The remainder of the page is largely consumed with news of the raid at Dieppe. The noteworthy part is that the eyewitness accounts by the three reporters, Messrs. Middleton, MacGowan, and Munro, the latter recollecting the "wild scenes that crowded helter skelter one upon another in crazy sequence"—sort of akin to the 1960’s, in another words--each provide a scenario of great success in the landings by the Allies.

While not detracting from the general credibility of the reports, the conclusory assessments were obviously not objective in terms of the outcome with regard to the relative numbers of captured or dead, or were the product of incomplete information amid the helter-skelter and the need for self-preservation of the moment as each chronicler incurred the risk of death to bring the report to the reader in first person, or was done with the condition precedent of military censorship which disallowed an account with any conclusion other than "victory"—not the first nor last such limitation placed on wartime accuracy should it have been so.

The O.S.S. and all of its manifestations, made increasingly familiar to us in the war's aftermath, were now in full operation.

But, of course, if accuracy of the moment had meant in the end loss of the war with Hitler as the new boss, we would have to concede that inaccuracy of the moment was, on balance, an acceptable operating premise--at least as long as the deception remained transitory, temporal only of the duration.
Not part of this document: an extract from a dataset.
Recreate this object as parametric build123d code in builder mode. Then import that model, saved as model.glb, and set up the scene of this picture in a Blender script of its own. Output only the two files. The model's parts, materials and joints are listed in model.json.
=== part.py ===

Yet, it remains in the realm of hypothetical speculation as to whether such inaccuracy was stimulative of optimism which encouraged the fight or stimulative of passivity which lengthened the war for its being given an appearance at times of being won.

Assuming the guiding hand of censorship at work, it would appear that the government was experimenting to see what impact the good and bad news of the war had on the public in order to adjust its balances accordingly. For some of these engagements are reported, even if after the fact, more or less accurately, regardless of the outcome for the Allies, while others are plainly only sugar-coated facsimiles of the truth. We shall return to this topic from time to time and check the accounts against the historical record.

Whatever the case, the reports thus far released on Dieppe were grossly inaccurate, possibly, along with the reports of the Battle of the Coral Sea, the worst reporting yet of the war. But again, we do not lay fault for that at the doorstep of the brave reporters who risked their very lives to cover the story. It was an understandable concomitant, an understandable bargain with accuracy, in order to achieve any first-hand account.

Somewhere between "Belle Ringer" and "Curiosity" on the editorial page, we are reminded to offer the following:

Those lips that Love's own hand did make,
Breathed forth the sound that said 'I hate',
To me that languish'd for her sake:
But when she saw my woeful state,
Straight in her heart did mercy come,
Chiding that tongue that ever sweet
Was us'd in giving gentle doom;
And taught it thus anew to greet;
'I hate' she alter'd with an end,
That followed it as gentle day,
Doth follow night, who like a fiend
From heaven to hell is flown away.
'I hate', from hate away she threw,
And sav'd my life, saying 'not you'.

--by Willie & the Poor Boys, 1609

The secular quote of the day leads us to conclude that catchers are adepts at the art of engraving and quite discretely. Pitchers on the other hand and third basemen...

The Bible quote of the day leads us to conclude that if you teach your children well, their father’s hell will slowly go by.

You can figure out the "Visitin' Around" for yourself. It’s much too complex for the heat and humidity which we endure.